* begin *

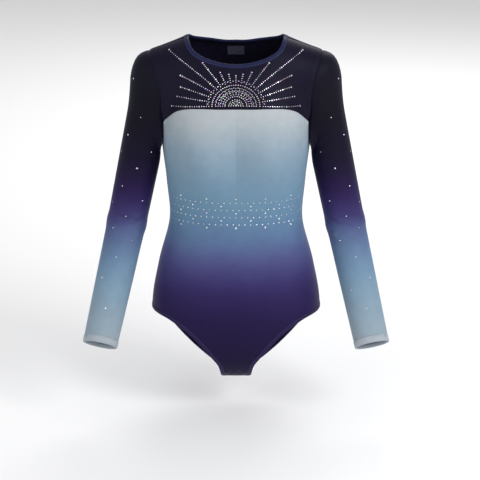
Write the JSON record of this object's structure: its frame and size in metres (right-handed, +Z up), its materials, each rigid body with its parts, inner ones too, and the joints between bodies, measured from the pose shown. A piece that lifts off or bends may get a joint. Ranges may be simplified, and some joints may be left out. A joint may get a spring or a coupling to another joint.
{
  "type": "gymnastics leotard",
  "caption": "long-sleeved gymnastics leotard with a dark stoned yoke, dyed body and sleeves, high-cut legs and sleeves that swing out at the armholes",
  "frame": {"origin": "in the middle of the neck opening, level with the sides of the neck, where the wearer's shoulders or a hanger carry the garment", "axes": "+Z up the wearer, the front faces -Y, +X is the wearer's left"},
  "size_m": [0.5786, 0.247, 0.6636],
  "materials": {
    "yoke_cloth": "matte nylon and elastane knit, midnight navy",
    "body_cloth": "the same knit, dyed from silver blue down to violet",
    "sleeve_cloth": "the same knit, dyed from navy through violet to silver blue",
    "band_cloth": "folded binding, navy",
    "leg_band_cloth": "turned hem, dark violet",
    "cuff_cloth": "turned hem, silver blue",
    "elastic": "woven elastic tape",
    "lining": "soft tricot, cream",
    "thread": "overlocked seam allowance and thread",
    "label": "blank woven satin",
    "stone": "faceted hot-fix stones, clear with a coloured coat"
  },
  "bodies": {
    "bodice": {"front_yoke": "yoke_cloth", "back_yoke": "yoke_cloth", "front_body": "body_cloth", "back_body": "body_cloth", "neck_band": "band_cloth", "neck_elastic": "elastic", "front_lining": "lining", "crotch_lining": "lining", "size_label": "label", "care_label": "label", "front_yoke_seam": "thread", "back_yoke_seam": "thread", "crotch_seam": "thread", "sunburst_stones": "stone", "leg_band_left": "leg_band_cloth", "leg_band_right": "leg_band_cloth", "leg_elastic_left": "elastic", "leg_elastic_right": "elastic", "armhole_seam_left": "thread", "armhole_seam_right": "thread", "shoulder_seam_left": "thread", "shoulder_seam_right": "thread", "side_seam_left": "thread", "side_seam_right": "thread", "waist_stones_row_1": "stone", "waist_stones_row_2": "stone", "waist_stones_row_3": "stone", "waist_stones_row_4": "stone"},
    "sleeve_left": {"sleeve_left": "sleeve_cloth", "cuff_hem_left": "cuff_cloth", "wrist_elastic_left": "elastic", "underarm_seam_left": "thread"},
    "sleeve_right": {"sleeve_right": "sleeve_cloth", "cuff_hem_right": "cuff_cloth", "wrist_elastic_right": "elastic", "underarm_seam_right": "thread"}
  },
  "joints": [
    {"name": "raise_left_sleeve", "type": "hinge", "parent": "bodice", "child": "sleeve_left", "pos_m": [0.1621, 0, -0.026], "axis": [0, -1, 0], "range_deg": [0, 25]},
    {"name": "raise_right_sleeve", "type": "hinge", "parent": "bodice", "child": "sleeve_right", "pos_m": [-0.1621, 0, -0.026], "axis": [0, 1, 0], "range_deg": [0, 25]}
  ]
}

* end *

- _SET TASK_:
Write the material out again word for word.

- _EXPECTED ANSWER_:
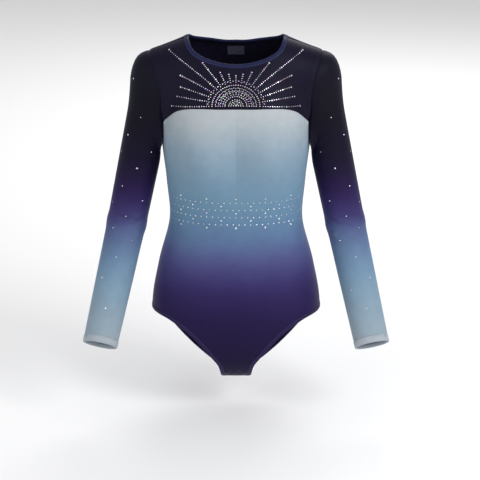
Write the JSON record of this object's structure: its frame and size in metres (right-handed, +Z up), its materials, each rigid body with its parts, inner ones too, and the joints between bodies, measured from the pose shown. A piece that lifts off or bends may get a joint. Ranges may be simplified, and some joints may be left out. A joint may get a spring or a coupling to another joint.
{
  "type": "gymnastics leotard",
  "caption": "long-sleeved gymnastics leotard with a dark stoned yoke, dyed body and sleeves, high-cut legs and sleeves that swing out at the armholes",
  "frame": {"origin": "in the middle of the neck opening, level with the sides of the neck, where the wearer's shoulders or a hanger carry the garment", "axes": "+Z up the wearer, the front faces -Y, +X is the wearer's left"},
  "size_m": [0.5786, 0.247, 0.6636],
  "materials": {
    "yoke_cloth": "matte nylon and elastane knit, midnight navy",
    "body_cloth": "the same knit, dyed from silver blue down to violet",
    "sleeve_cloth": "the same knit, dyed from navy through violet to silver blue",
    "band_cloth": "folded binding, navy",
    "leg_band_cloth": "turned hem, dark violet",
    "cuff_cloth": "turned hem, silver blue",
    "elastic": "woven elastic tape",
    "lining": "soft tricot, cream",
    "thread": "overlocked seam allowance and thread",
    "label": "blank woven satin",
    "stone": "faceted hot-fix stones, clear with a coloured coat"
  },
  "bodies": {
    "bodice": {"front_yoke": "yoke_cloth", "back_yoke": "yoke_cloth", "front_body": "body_cloth", "back_body": "body_cloth", "neck_band": "band_cloth", "neck_elastic": "elastic", "front_lining": "lining", "crotch_lining": "lining", "size_label": "label", "care_label": "label", "front_yoke_seam": "thread", "back_yoke_seam": "thread", "crotch_seam": "thread", "sunburst_stones": "stone", "leg_band_left": "leg_band_cloth", "leg_band_right": "leg_band_cloth", "leg_elastic_left": "elastic", "leg_elastic_right": "elastic", "armhole_seam_left": "thread", "armhole_seam_right": "thread", "shoulder_seam_left": "thread", "shoulder_seam_right": "thread", "side_seam_left": "thread", "side_seam_right": "thread", "waist_stones_row_1": "stone", "waist_stones_row_2": "stone", "waist_stones_row_3": "stone", "waist_stones_row_4": "stone"},
    "sleeve_left": {"sleeve_left": "sleeve_cloth", "cuff_hem_left": "cuff_cloth", "wrist_elastic_left": "elastic", "underarm_seam_left": "thread"},
    "sleeve_right": {"sleeve_right": "sleeve_cloth", "cuff_hem_right": "cuff_cloth", "wrist_elastic_right": "elastic", "underarm_seam_right": "thread"}
  },
  "joints": [
    {"name": "raise_left_sleeve", "type": "hinge", "parent": "bodice", "child": "sleeve_left", "pos_m": [0.1621, 0, -0.026], "axis": [0, -1, 0], "range_deg": [0, 25]},
    {"name": "raise_right_sleeve", "type": "hinge", "parent": "bodice", "child": "sleeve_right", "pos_m": [-0.1621, 0, -0.026], "axis": [0, 1, 0], "range_deg": [0, 25]}
  ]
}